Every time I take a photograph, I remind myself that photography is not a faithful record of reality, but a construction of the eye and the mind. I do not document, I interpret. I do not record, I translate. Yet today, in a world flooded with images, I feel the need to reiterate this principle: photography is not about copying, it is about choosing what to say and what to leave unsaid.

The camera becomes a mere instrument of a language, that of photography, photography in the broad sense and not a simple mechanism that duplicates reality. It ends up being a device for selective vision, poetic synthesis, reading the world filtered through my perception and my visual conceptions.

The choice before the shot

I do not believe in “I see and I photograph”. Even before the shot, there is a recognition, a silent whisper that says: this deserves attention. And not because it is beautiful in the conventional sense, but because it carries with it a tension, an internal rhythm that resonates with what I am looking for. An unconscious mechanism that translates into Adams' aphorism: 'You put into your photography all the pictures you have seen, the books you have read, the music you have heard and the people you have loved'. The sum of the external elements that characterise the individual make their photographic vision unique.

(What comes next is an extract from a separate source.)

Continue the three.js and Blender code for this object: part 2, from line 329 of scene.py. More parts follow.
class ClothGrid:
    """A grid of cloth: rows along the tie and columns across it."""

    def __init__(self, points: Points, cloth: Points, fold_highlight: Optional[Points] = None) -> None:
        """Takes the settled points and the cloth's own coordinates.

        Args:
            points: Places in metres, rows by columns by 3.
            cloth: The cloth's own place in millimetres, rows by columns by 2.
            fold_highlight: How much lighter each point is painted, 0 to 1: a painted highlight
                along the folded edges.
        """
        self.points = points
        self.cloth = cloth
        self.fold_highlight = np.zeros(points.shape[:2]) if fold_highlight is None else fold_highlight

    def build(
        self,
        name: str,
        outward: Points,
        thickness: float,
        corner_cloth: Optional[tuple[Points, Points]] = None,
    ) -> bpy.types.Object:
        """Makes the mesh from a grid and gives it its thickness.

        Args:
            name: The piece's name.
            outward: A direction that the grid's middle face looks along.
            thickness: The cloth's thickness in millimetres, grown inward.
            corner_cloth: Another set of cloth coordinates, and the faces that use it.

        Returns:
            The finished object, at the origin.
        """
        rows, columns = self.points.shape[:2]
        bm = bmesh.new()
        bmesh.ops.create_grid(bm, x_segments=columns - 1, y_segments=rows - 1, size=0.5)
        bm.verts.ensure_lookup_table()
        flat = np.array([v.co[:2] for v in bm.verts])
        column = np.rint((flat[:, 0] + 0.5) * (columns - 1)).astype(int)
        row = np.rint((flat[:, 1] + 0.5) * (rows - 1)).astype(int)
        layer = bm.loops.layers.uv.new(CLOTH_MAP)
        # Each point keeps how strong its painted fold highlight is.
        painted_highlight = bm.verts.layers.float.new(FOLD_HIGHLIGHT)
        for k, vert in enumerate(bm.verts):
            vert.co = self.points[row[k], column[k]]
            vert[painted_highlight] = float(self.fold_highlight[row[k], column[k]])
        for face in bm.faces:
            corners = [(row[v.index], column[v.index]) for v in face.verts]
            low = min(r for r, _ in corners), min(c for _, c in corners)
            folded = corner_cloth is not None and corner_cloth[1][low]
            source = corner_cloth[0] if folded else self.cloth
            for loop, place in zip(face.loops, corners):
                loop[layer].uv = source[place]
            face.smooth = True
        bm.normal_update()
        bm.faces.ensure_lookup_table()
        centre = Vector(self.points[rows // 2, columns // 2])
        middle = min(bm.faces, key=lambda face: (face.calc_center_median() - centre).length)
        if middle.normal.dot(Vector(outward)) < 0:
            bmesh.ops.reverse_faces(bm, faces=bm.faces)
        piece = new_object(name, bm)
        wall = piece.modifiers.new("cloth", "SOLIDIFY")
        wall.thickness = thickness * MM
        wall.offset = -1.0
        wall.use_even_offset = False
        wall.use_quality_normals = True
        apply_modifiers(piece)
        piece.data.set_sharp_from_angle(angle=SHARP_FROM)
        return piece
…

Nevertheless, in relation to reality, the image arises as subtraction, not accumulation. I choose what to exclude as much as what to include. A choice that is as unconscious as it is better if made consciously and arbitrarily. As Luigi Ghirri writes: “The photographer, in the act of framing, decides what to leave out of the shot”. This is a powerful concept because it empowers the photographer in his vision of the “world”. Every frame is a theoretical and poetic decision, a balance between form and content, between the visible and the suggested. Every frame bears the signature of the viewer, even before the person who presses the button. As Szarkowski also reiterates. And this is a leap of awareness that not everyone embraces, ending up remaining in uncertainty, or ‘I don't know what I'm doing or why.’

The role of the gaze

Two photographers in front of the same subject will produce different worlds. The gaze is not neutral: it is already authorial, already interpretation. Observing is an act of translation, of selection, of emotional response. I reiterate this strongly.

In my work, every subject becomes a prism through which to filter my perception. I do not photograph the world “as it is”, but as I feel it: with what strikes me, what disturbs me, what fascinates me. Even the most common landscape can be transformed into a story if my gaze crosses it with awareness.

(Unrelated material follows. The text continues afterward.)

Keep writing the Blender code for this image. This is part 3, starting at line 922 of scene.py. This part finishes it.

The distance between the eye and the image

There is always a fertile margin between what I see and what I feel. Photography is translation, not reproduction. Reality fragments, bends, and transforms itself in the moment when the camera captures not only light, but also the attention, memory, and internal tension of the person taking the picture.

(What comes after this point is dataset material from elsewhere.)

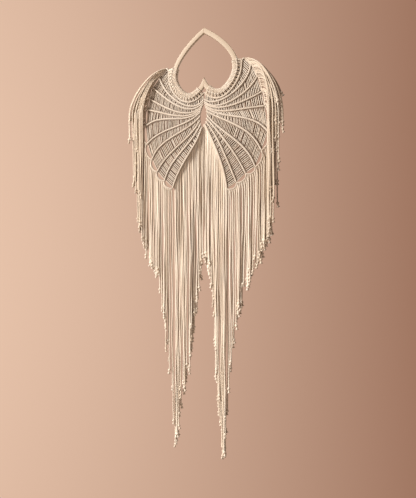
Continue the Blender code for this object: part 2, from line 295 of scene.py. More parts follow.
class Graph:
    """The node tree of a material or a world."""

    def __init__(self, owner: bpy.types.Material | bpy.types.World) -> None:
        """Gives the owner its first nodes, of which the shader is kept."""
        self.owner = owner
        owner.use_nodes = True
        self.tree = owner.node_tree
        self.shader = next(node for node in self.tree.nodes if node.type in SHADERS)

    def node(
        self, kind: str, settings: dict | None = None, inputs: dict | None = None, output: int | str = 0
    ) -> Value:
        """Adds a node.

        Args:
            kind: the node's type, such as ShaderNodeMath.
            settings: its properties, set before its sockets.
            inputs: a value or a link for each named or numbered socket.
            output: name or number of the socket to return.

        Returns:
            The output, ready for arithmetic.
        """
        made = self.tree.nodes.new(kind)
        for key, value in (settings or {}).items():
            setattr(made, key, value)
        for key, value in (inputs or {}).items():
            self.feed(made.inputs[key], value)
        return Value(self, made.outputs[output])

    def feed(self, socket: bpy.types.NodeSocket, value: object) -> None:
        """Sets a socket's value, or links an output to it."""
        if isinstance(value, Value):
            self.tree.links.new(value.socket, socket)
        else:
            socket.default_value = value

    def mix(self, share: object, dark: object, light: object) -> Value:
        """A colour between two, by a share from 0 to 1."""
        return self.node("ShaderNodeMix", {"data_type": "RGBA"}, {0: share, 6: dark, 7: light}, 2)

    def attribute(self, name: str) -> Value:
        """A number kept on the piece's own points."""
        return self.node("ShaderNodeAttribute", {"attribute_name": name}, output="Fac")

    def strand_place(self) -> tuple[Value, Value]:
        """Length along the cord in metres, and turn around it, from the piece's own UV map."""
        length = self.first_part(self.node("ShaderNodeUVMap", {"uv_map": UV_NAME}))
        return length, Value(self, length.socket.node.outputs[1])

    def first_part(self, vector: Value) -> Value:
        """The first number of a vector."""
        return self.node("ShaderNodeSeparateXYZ", inputs={0: vector})

    def vector(self, x: object, y: object, z: object = 0.0) -> Value:
        """A vector of three numbers."""
        return self.node("ShaderNodeCombineXYZ", inputs={0: x, 1: y, 2: z})

    def noise(self, place: Value, scale: float, detail: float = 2.0) -> Value:
        """Smooth noise from 0 to 1 over a place."""
        inputs = {"Vector": place, "Scale": scale, "Detail": detail}
        return self.node("ShaderNodeTexNoise", inputs=inputs)

    def bump(self, height: Value, strength: float, distance: float) -> Value:
        """A normal that leans as a surface with this height would."""
        inputs = {"Strength": strength, "Distance": distance, "Height": height}
        return self.node("ShaderNodeBump", inputs=inputs)

    def finish(self, **sockets: object) -> bpy.types.Material | bpy.types.World:
        """Feeds the shader's sockets, named with _ for a space, and returns the owner."""
        for key, value in sockets.items():
            self.feed(self.shader.inputs[key.replace("_", " ")], value)
        return self.owner


class Value:
    """An output socket, whose arithmetic adds Math nodes."""

    def __init__(self, graph: Graph, socket: bpy.types.NodeSocket) -> None:
        """Wraps a socket of a graph."""
        self.graph = graph
        self.socket = socket

    def maths(self, operation: str, *numbers: object) -> Value:
        """A Math node of this operation on these numbers or outputs."""
        inputs = dict(enumerate(numbers))
        return self.graph.node("ShaderNodeMath", {"operation": operation}, inputs)

    def __add__(self, other: object) -> Value:
        """self + other."""
        return self.maths("ADD", self, other)

    __radd__ = __add__

    def __mul__(self, other: object) -> Value:
        """self * other."""
        return self.maths("MULTIPLY", self, other)

    __rmul__ = __mul__

    def __sub__(self, other: object) -> Value:
        """self - other."""
        return self.maths("SUBTRACT", self, other)

    def __rsub__(self, other: object) -> Value:
        """other - self."""
        return self.maths("SUBTRACT", other, self)

    def __pow__(self, other: object) -> Value:
        """self ** other."""
        return self.maths("POWER", self, other)

    def sine(self) -> Value:
        """Sine of an angle in radians."""
        return self.maths("SINE", self)

    def size(self) -> Value:
        """The value without its sign."""
        return self.maths("ABSOLUTE", self)

    def clamped(self) -> Value:
        """The value held between 0 and 1."""
        return self.maths("MINIMUM", self.maths("MAXIMUM", self, 0.0), 1.0)

    def over(self, low: float, high: float) -> Value:
        """0 below low, 1 above high, and straight between."""
        return ((self - low) * (1 / (high - low))).clamped()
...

In this interval, between the real and the imagined, the true power of the image is born: the space for interpretation, the possibility of suspending judgement, of bringing the viewer into a silent conversation with what has been seen. And it is this interval that defines the author. The author does not limit himself to slavish reproduction but presents his own interpretation.

My personal research

My way of working stems from this conviction: not to describe the world, but to transfigure its meaning. Each series, from Criptaliae to my latest explorations through individual photographs, seeks to transform landscapes, objects and other subjects into signs of experience, memory and message.

The landscape, for example, is never just a place: it becomes a metaphor, an emotion, a breath. The lines, the geometries, the shadows tell stories that exist beyond the photographed object. And in this sense, references such as Ghirri or Eggleston are not guides, but bridges: brief hints remind me that photography can convey more than what is visible, it can suggest more than it shows.

The great misunderstanding: 'beautiful = photographable'

There is a common, almost inevitable mistake: thinking that what is aesthetically pleasing is automatically worthy of being photographed. Photography is not confirmation, it is not decoration. Photography must reveal, open up invisible worlds, suspend the observer, make them question what they think they see. And in some ways, it must be fiction. Or rather, a transfiguration of the viewer's unconscious will. When we take commercial photographs of ‘juicy hamburgers’ or stylish women in evening dresses, we are telling a fiction. Not a lie, just a deliberate answer to an unconscious question.

Aesthetics is a tool, not a goal. Depth, on the other hand, comes from intentionality, from the critical act of choosing, subtracting, suspending. Pure beauty can be stunning, depth invites us to see. In my view, aesthetics is not the absence of content. This is a moral conception, which encourages us not to pay attention to elements such as shapes, lines and colours. And it is foolish to think that aesthetics is mere delusion, like pompous and uncomfortable 18th-century aristocratic clothing. No, aesthetics is its pursuit, it is a further defining element.

Photography as a way of thinking

Photography is thinking in images. It is not about preserving souvenirs, but constructing mental maps, paths of meaning. Every shot is a reflection: the subject is always the inner self, not the object outside the frame. The act of photography becomes a continuous questioning: what do I feel? What do I want to convey? How much space do I leave for silence?

The space between me and the subject, between the subject and the viewer, is a field of investigation. This is where photography ceases to be a document and becomes a way of thinking, a tool for observation and participation in the world.

Returning to the initial thesis: I do not reproduce, I construct. Each image is a choice, a subtraction, a tension between what appears and what remains suspended.

Looking at a photograph thus becomes a shared act: the observer enters into dialogue, completes the meaning, adds their own interpretation. There is no single reading, but multiple possible paths.

I therefore invite you to take this step: observe carefully, let the images breathe, feel the tension between what is shown and what is not revealed. And you will discover that each photograph not only tells the story of the world you see, but also of the world you carry within you. And I personally strongly believe that every photograph is a hand extended in dialogue rather than a simple monologue.